Exercise requirements
Give the number of lines containing the word "root" and nothing more.

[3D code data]
★ ★ ★

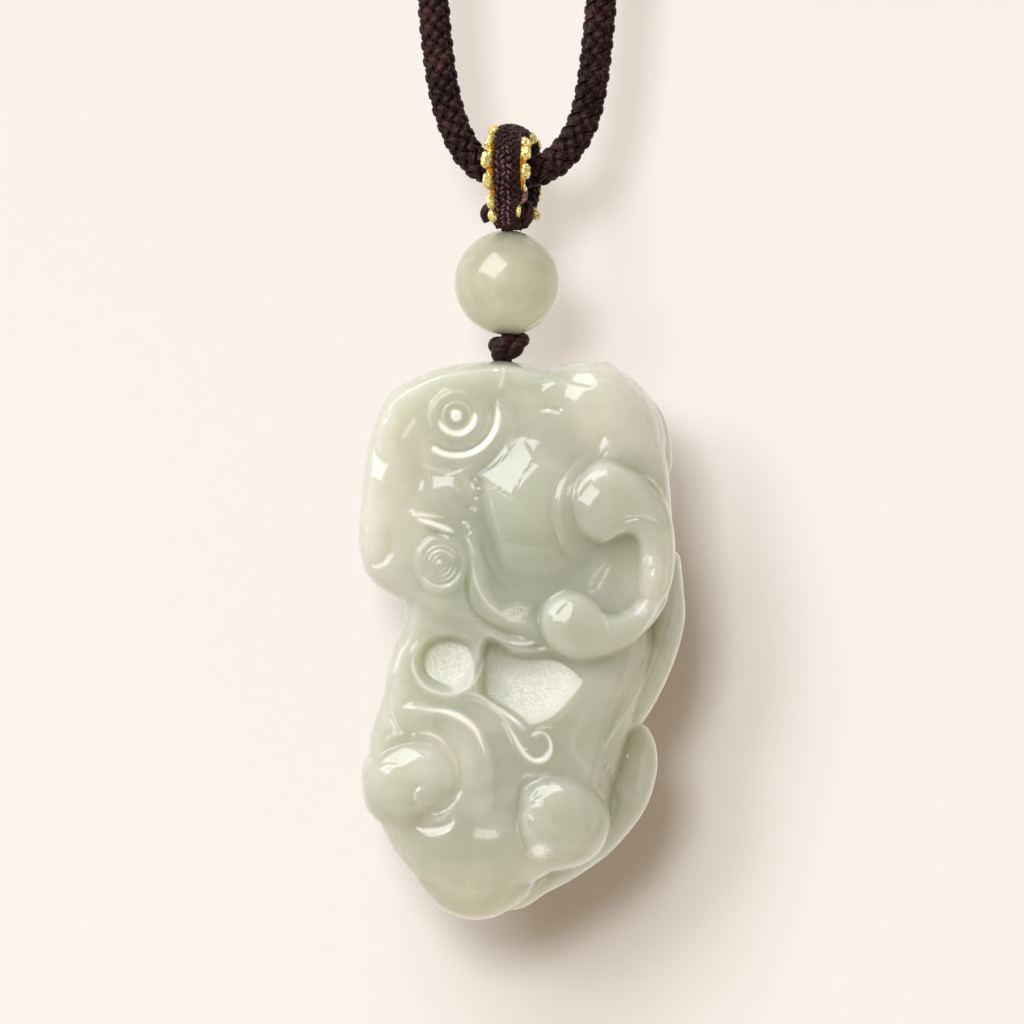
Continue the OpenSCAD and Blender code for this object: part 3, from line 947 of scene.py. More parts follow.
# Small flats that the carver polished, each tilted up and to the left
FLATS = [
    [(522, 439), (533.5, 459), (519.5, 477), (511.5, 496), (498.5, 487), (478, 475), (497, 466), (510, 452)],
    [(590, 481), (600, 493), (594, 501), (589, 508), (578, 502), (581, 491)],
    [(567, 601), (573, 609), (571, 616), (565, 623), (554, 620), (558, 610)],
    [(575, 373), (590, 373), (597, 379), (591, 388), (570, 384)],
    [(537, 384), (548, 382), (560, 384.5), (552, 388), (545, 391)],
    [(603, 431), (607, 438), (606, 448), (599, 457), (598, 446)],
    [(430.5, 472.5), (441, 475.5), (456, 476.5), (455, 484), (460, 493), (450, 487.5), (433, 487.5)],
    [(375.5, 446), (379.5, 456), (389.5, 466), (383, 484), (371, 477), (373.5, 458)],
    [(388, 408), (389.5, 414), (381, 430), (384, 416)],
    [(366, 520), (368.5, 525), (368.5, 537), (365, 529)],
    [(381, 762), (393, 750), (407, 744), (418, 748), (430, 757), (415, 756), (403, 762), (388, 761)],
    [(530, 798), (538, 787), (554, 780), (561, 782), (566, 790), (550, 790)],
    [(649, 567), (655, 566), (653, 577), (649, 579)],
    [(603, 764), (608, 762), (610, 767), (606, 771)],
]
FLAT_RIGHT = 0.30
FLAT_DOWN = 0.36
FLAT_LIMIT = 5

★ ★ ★

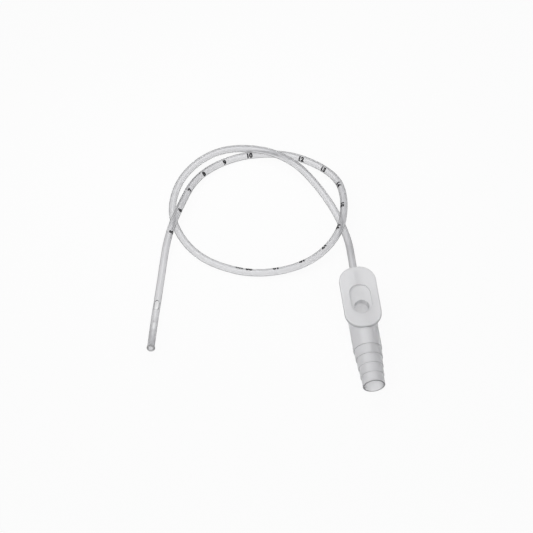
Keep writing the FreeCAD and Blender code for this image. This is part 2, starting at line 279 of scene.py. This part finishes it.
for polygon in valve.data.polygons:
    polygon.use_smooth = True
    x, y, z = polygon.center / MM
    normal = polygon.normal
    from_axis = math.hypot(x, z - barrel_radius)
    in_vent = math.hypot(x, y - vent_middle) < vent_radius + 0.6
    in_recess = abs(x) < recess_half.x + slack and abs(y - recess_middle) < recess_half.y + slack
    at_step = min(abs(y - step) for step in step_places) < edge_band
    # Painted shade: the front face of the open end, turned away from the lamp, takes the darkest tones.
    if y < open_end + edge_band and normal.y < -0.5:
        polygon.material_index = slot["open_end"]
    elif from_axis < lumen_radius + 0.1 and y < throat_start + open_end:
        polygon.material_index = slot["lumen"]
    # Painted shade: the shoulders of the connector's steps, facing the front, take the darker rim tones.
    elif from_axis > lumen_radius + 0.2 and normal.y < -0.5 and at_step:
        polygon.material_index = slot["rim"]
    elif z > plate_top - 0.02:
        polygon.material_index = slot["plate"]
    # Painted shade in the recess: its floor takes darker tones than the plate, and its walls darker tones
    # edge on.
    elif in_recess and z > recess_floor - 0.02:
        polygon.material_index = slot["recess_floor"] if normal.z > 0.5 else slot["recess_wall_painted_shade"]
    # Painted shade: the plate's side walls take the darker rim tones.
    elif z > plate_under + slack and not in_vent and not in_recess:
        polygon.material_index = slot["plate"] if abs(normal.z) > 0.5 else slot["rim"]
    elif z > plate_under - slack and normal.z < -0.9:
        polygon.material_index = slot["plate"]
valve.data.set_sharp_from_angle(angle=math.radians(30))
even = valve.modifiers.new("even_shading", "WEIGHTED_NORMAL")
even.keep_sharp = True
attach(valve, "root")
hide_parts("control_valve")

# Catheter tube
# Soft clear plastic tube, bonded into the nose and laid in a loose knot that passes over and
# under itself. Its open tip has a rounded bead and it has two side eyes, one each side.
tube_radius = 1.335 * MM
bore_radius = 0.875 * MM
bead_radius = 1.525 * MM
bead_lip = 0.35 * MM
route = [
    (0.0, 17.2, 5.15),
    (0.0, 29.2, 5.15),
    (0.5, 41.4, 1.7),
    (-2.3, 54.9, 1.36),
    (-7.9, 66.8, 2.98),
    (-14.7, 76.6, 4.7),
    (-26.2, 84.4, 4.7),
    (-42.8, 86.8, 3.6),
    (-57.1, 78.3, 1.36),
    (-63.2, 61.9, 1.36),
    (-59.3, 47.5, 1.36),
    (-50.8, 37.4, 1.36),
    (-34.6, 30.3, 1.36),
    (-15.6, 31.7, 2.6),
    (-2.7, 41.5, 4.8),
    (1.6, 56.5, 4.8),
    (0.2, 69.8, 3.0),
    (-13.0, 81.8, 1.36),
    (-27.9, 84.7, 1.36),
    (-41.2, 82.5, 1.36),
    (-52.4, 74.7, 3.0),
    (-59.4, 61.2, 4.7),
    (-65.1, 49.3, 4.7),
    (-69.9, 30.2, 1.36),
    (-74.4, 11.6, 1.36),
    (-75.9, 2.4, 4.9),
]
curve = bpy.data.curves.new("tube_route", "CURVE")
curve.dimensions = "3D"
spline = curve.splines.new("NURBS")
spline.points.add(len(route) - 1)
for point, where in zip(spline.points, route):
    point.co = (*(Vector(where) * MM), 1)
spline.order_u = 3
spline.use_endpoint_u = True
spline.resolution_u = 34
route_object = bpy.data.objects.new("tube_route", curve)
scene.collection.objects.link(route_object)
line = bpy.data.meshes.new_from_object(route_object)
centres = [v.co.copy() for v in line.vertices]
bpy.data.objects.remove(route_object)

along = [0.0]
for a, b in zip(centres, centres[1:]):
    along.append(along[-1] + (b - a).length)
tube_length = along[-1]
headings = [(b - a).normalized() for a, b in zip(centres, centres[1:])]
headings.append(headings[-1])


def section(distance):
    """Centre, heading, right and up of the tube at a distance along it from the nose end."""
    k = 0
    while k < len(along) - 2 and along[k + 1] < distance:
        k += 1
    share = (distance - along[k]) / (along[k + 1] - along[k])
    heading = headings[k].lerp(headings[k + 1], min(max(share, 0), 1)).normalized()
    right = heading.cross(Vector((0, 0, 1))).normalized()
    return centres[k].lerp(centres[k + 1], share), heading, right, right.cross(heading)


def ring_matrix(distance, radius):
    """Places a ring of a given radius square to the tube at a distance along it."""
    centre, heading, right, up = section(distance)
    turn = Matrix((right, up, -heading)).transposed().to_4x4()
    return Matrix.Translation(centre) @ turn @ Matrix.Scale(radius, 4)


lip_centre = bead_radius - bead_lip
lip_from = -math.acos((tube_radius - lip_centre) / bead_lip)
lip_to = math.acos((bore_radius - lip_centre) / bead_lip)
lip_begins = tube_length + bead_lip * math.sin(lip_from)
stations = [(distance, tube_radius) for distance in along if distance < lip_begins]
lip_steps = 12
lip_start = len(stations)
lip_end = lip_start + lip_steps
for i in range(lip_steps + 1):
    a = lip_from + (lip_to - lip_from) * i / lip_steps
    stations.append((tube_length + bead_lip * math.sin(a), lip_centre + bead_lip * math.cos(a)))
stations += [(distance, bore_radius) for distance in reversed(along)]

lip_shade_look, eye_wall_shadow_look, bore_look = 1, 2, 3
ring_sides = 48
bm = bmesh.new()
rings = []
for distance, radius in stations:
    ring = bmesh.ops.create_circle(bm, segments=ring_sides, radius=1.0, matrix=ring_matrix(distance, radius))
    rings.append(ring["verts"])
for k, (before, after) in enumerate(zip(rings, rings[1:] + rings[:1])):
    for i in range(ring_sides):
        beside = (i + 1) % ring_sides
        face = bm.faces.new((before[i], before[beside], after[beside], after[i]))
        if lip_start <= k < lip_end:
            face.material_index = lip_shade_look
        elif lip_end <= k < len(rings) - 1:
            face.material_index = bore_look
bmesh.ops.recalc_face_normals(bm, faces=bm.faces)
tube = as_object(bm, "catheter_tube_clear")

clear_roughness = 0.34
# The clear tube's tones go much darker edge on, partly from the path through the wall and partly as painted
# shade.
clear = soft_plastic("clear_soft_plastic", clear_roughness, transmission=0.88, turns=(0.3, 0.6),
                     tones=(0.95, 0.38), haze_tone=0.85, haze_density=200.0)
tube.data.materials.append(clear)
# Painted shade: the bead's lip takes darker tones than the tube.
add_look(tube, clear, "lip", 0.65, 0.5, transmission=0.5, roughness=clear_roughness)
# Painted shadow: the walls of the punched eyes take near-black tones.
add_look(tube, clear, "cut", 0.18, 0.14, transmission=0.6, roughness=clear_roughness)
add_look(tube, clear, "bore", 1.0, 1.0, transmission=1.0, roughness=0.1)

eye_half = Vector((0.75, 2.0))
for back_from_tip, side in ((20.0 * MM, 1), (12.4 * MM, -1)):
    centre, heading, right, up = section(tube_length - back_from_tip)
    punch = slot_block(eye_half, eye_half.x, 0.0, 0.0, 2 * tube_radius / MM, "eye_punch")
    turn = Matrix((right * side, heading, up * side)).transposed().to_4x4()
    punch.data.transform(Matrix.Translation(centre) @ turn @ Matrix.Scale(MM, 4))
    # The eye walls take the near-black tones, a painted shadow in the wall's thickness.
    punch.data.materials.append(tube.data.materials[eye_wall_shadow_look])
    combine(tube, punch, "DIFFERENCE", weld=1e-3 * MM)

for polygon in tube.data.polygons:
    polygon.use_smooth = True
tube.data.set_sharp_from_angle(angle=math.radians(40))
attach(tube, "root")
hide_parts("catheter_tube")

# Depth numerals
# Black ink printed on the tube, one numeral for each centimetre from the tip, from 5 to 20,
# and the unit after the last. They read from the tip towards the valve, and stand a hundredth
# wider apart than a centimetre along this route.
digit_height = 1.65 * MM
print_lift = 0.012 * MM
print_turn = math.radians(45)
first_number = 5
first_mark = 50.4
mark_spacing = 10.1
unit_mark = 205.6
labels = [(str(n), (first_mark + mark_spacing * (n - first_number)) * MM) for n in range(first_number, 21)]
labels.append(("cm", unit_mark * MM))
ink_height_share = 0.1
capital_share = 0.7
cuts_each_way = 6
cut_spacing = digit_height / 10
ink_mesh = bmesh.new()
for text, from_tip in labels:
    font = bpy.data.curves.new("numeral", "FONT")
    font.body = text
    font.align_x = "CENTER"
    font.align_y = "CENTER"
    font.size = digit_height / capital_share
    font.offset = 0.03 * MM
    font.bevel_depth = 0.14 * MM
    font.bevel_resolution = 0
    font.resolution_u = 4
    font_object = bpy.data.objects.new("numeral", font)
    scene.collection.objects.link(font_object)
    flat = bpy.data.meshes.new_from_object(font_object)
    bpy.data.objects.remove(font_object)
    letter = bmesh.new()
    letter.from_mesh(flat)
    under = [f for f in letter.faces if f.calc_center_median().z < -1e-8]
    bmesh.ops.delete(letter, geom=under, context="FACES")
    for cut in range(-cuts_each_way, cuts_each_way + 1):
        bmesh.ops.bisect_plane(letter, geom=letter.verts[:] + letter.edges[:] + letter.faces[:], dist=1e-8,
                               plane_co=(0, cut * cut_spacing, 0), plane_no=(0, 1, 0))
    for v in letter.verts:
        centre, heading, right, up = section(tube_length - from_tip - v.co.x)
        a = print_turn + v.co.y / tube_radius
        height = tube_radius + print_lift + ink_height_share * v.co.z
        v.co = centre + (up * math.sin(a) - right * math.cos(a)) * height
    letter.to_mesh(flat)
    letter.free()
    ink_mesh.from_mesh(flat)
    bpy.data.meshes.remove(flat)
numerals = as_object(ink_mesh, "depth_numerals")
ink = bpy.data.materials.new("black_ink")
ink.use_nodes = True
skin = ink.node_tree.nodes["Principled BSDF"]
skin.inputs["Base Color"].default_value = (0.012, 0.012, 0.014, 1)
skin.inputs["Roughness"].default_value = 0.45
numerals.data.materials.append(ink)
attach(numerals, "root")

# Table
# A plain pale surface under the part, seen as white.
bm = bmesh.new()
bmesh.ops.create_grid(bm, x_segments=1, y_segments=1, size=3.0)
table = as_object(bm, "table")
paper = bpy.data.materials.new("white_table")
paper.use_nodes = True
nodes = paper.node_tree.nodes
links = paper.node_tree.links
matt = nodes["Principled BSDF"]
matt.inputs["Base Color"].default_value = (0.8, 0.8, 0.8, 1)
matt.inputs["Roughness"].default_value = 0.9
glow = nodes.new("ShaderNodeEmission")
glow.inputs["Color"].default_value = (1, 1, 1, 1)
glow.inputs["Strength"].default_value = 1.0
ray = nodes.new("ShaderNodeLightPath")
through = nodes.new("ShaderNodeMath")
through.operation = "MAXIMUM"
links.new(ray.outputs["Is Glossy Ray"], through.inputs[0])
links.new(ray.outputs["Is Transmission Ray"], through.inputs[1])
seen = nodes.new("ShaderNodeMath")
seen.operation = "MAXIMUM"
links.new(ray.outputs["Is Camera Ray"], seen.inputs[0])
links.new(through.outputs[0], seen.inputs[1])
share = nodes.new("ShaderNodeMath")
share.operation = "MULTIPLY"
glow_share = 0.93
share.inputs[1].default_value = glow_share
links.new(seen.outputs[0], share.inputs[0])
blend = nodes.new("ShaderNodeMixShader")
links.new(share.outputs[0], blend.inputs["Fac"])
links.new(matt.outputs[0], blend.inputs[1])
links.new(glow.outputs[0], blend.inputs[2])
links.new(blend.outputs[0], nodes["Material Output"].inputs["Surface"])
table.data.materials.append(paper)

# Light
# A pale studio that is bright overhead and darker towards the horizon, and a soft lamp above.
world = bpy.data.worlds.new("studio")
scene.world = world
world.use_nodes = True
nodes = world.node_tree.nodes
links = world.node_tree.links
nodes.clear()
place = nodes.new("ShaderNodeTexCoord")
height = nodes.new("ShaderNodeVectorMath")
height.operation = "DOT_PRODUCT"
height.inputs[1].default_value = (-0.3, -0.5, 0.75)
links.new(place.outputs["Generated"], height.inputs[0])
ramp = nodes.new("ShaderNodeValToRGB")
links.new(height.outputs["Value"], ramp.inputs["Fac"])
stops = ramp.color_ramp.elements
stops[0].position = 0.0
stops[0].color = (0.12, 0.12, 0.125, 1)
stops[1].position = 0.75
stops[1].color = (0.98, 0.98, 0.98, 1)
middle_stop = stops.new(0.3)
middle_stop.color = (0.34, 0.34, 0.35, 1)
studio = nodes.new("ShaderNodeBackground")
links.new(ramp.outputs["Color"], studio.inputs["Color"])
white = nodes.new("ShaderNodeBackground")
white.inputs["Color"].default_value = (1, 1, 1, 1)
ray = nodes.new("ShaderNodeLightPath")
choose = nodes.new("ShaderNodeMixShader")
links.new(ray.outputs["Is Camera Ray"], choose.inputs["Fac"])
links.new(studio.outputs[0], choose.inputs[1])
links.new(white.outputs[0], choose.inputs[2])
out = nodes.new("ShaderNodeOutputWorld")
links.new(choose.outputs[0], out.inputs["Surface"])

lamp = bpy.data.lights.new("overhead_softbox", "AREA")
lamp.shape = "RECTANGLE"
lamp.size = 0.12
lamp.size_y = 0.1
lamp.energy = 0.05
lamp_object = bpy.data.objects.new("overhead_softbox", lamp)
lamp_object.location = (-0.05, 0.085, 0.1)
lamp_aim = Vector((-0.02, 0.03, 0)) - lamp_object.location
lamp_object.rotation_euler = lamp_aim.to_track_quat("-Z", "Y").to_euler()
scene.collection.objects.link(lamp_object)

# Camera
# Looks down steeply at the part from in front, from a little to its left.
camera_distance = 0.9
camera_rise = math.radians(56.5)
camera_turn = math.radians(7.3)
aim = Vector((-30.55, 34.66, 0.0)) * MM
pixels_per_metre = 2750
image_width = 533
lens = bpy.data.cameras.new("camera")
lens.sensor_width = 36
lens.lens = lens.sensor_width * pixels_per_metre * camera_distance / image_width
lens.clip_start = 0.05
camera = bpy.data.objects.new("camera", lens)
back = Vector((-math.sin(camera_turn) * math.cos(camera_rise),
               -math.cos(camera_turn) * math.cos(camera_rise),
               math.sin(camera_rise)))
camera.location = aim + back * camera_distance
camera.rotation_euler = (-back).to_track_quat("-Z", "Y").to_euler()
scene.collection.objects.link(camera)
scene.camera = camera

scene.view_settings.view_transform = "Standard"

★ ★ ★

Answer for the task
3